Melaine Dalibert (6) - Night Blossoms
Publié le 16 Juin 2021
Sixième album du pianiste et compositeur Melaine Dalibert, Night blossoms présente six nouvelles compositions des années 2019 à 2021. Quatre pour piano solo (1 à 3 / 5) et deux avec l'intervention de l'électronique de David Sylvian, qui par ailleurs a choisi le titre de l'album et réalisé la couverture (c'est la quatrième pour Melaine).
Les trois première pièces pour piano seul sont comme des hors d'œuvre, et en même temps des rappels des composantes esthétiques de l'univers du compositeur. "À Rebours", s'il est un hommage indirect (involontaire ?) à Joris-Karl Huysmans, est basé sur le codage binaire d'une séquence rétrograde : c'est un écho assagi du vertigineux "Litanie" sur Infinite Ascent (2020). Le piano assourdi pour éviter la saturation possible liée aux répétitions rapides de motifs (sur les trois premiers titres d'ailleurs) contribue à une ambiance feutrée, comme si les motifs se déroulaient dans un espace intérieur assez étroit, équivalent spatial de l'écriture algorithmique employée, d'un rigorisme austère. "Windmill" est plus rapide : le moulin tourne vite sur le mode lydien sa suite de courts motifs.
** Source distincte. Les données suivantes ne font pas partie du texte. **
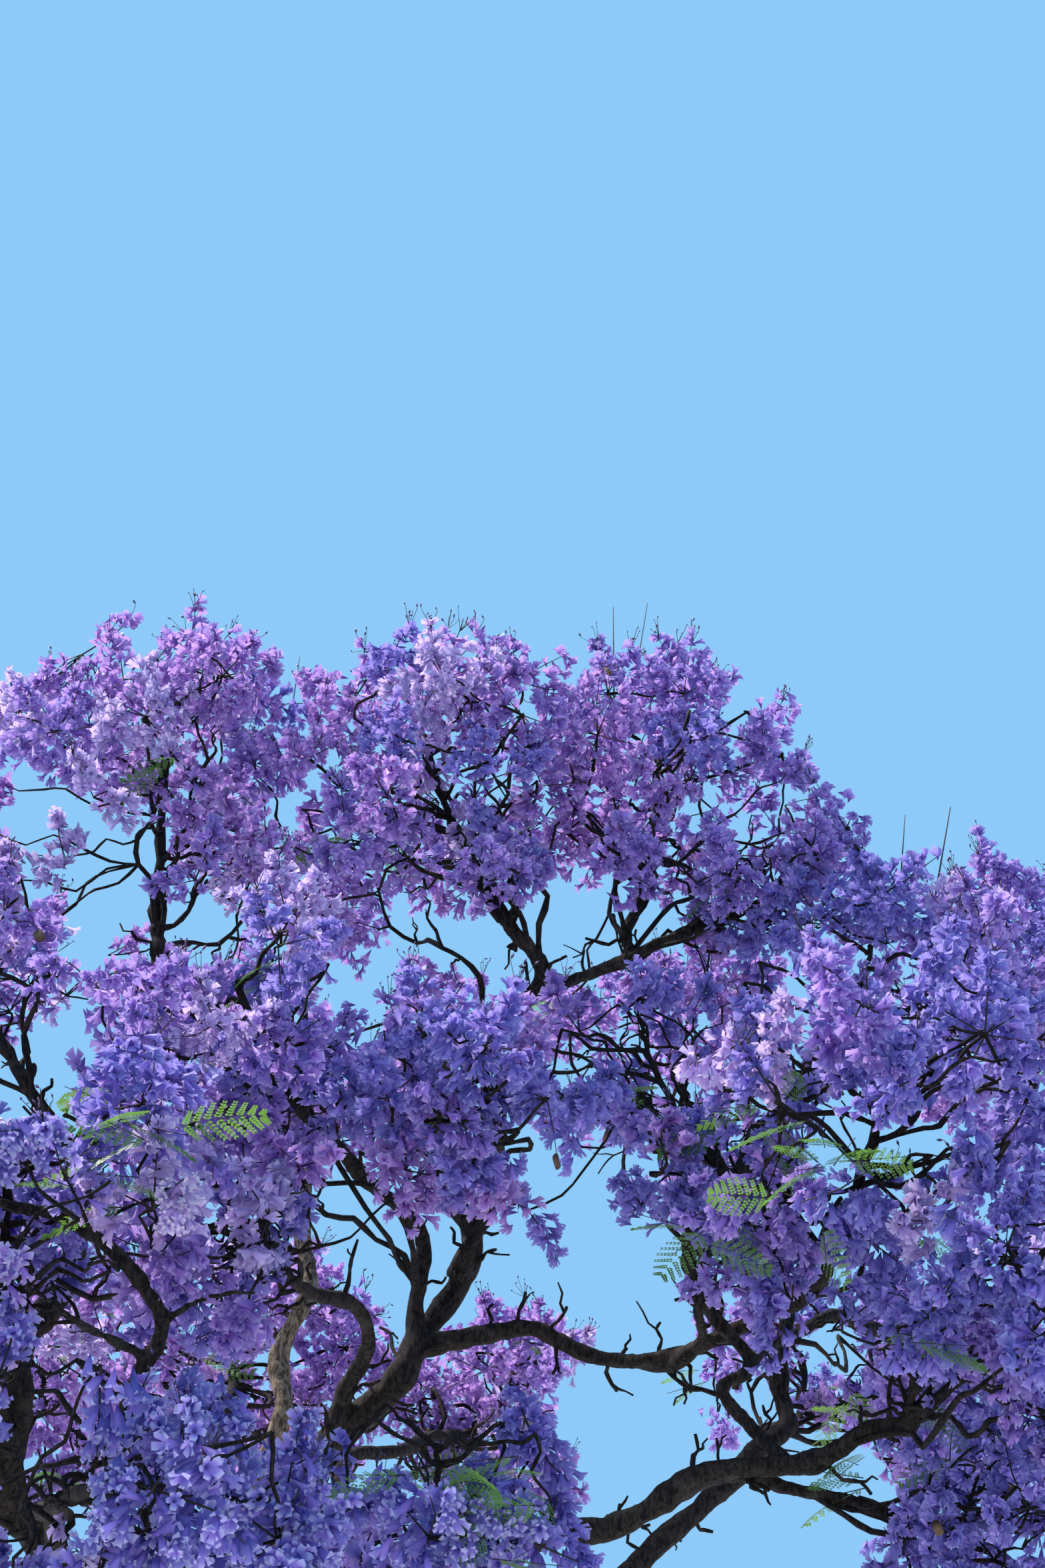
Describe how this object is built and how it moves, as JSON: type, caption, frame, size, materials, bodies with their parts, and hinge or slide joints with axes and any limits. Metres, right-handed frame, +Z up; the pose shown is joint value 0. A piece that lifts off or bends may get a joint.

Comme pour le premier, l'assourdissement du piano, sa limitation, me donnent peu à peu une petite impression d'étouffement. Je sais qu'il s'agit de fleurs nocturnes, le titre nous prévient, mais ne respire-t-on pas plus largement certaines nuits ? J'attends une respiration... "Eolian Scale" s'élance enfin, encore une pièce algorithmique, mais plus proche de l'esprit minimaliste, avec une belle intrication de motifs polyrythmiques. On oublie (pas totalement...) l'instrument assourdi, séduit par cette beauté fluide, le vertige litanique de ce piano en mode continu, si je puis dire en pensant à Lubomyr Melnick. Je laisse de côté la pièce 4 pour le moment...
Heureusement, voici "Sisters", le piano qui sonne librement. Long canon qui superpose les motifs, la pièce rafraîchit par son lyrisme, ses couleurs changeantes, son ondulation vaguement dansante. Quelle superbe pièce de transe, d'une épaisseur orchestrale magnifique !
Depuis Ressac, Melaine Dalibert rêvait d'associer un contrepoint électronique à ses compositions algorithmiques minimales. David Sylvian réalise ce souhait sur le couple "Yin" / Yang" (pièces 4 et 6). Je passe sur les détails techniques pour faire simplement remarquer qu'elles dérivent, nous dit le compositeur, du même algorithme. L'électronique enveloppe le piano d'une traîne diaprée, prolonge les notes discontinues et leurs résonances par un réseau très fin d'échos et d'accidents sonores. Des textures troubles, déchirées, délicatement sculptées, ajoutent une dimension sensuelle, mystérieuse, à ces deux méditations au hiératisme solennel : ne se promène-t-on pas dans un jardin de temple japonais par une nuit de pleine lune ? Deux très belles réussites d'un grand raffinement sonore !
Mes fleurs nocturnes préférées : 1) "Sisters" (5) / "Yin" et "Yang" (4 et 6)
2) "Eolian Scale" (3)
Si les deux premières pièces, bluettes étouffées, ne vous découragent pas, vous serez récompensés par la suite : quatre fleurs nocturnes épanouies entre Occident et Orient !
Paru le 11 juin 2021 chez elsewhere music / 6 plages / 44 minutes environ
Pour aller plus loin
- L'association entre le piano et l'électronique vous intéresse ? Écoutez Music for piano XL d'Alvin Lucier ou The Fall d'après le November de Dennis Johnson par le pianiste Nicolas Horvath et le compositeur de musique électronique Lustmord.